Induction: Assume that Path(u,w), that u ≡ w (mod 3), and that Edge(w,v). Then v must be equal to w-9, w-6, w+6, or w+9. All these numbers are congruent to w modulo 3, so by the IH they are also congruent to u modulo 3. This completes the induction on paths and thus the proof.

• (b,15) Prove for any vertices u and v that if u ≡ v (mod 3), then Path(u,v). (Hint: Let u be an arbitrary vertex and prove by strong induction on k that if v = u + 3k or v = u - 3k, and v is the number of a vertex, then Path(u,v).)

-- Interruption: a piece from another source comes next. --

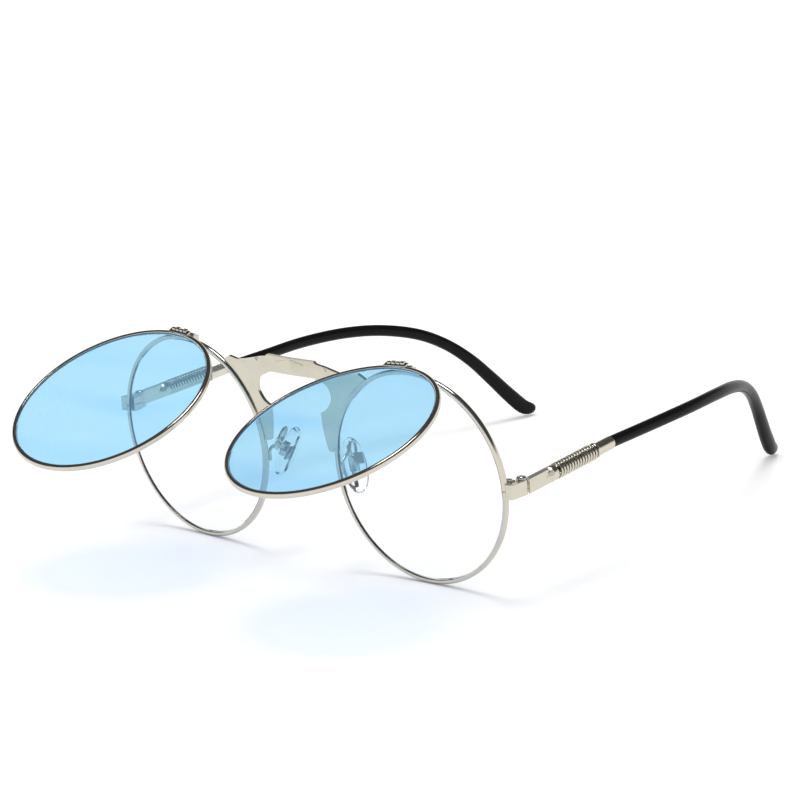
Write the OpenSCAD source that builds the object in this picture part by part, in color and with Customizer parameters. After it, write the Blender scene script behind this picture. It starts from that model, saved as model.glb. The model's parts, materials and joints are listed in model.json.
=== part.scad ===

Following the hint, let u be arbitrary, and let P(k) be "if v = u+3k or v = u-3k and v is the number of a vertex, then Path(u,v)". We will prove P(k) for all naturals by strong induction on k.

Base: k=0, so v = u and Path(u,v) is true by the base case of the Path definition.

Induction: Assume P(i) for all i with i ≤ k, and we will prove P(k+1). Let v be an arbitrary vertex. Assume v = u + 3(k+1) = u + k + 3. If u and k are both 0, then v = 3 and Path(0,3) is true because there is an edge from 0 to 9 and an edge from 3 to 9. Otherwise v - 6 = u + k - 3 is a vertex number. Then the IH tells us P(k-1) is true and thus that Path(u,v-6) and thus P(u,v) are true, unless k = 0. But if k = 0 then v = u+3 and we can connect u to v by a two-step path either from u to u+9 to u+3 or from u to u-6 to u+3. (Since the length of the graph is more than 15, at least one of u+9 and u-6 is the number of a vertex.) This completes the case of v = u + 3(k+1).

Now assume that v = u - 3(k+1). If k=0, connect u to u-3 by a two-step path either through u-9 or through u+6, as at least one of these vertices exists. Otherwise connect v to v+6 = u - 3(k-1), and then connect v+6 to u using the strong IH which includes P(k-1).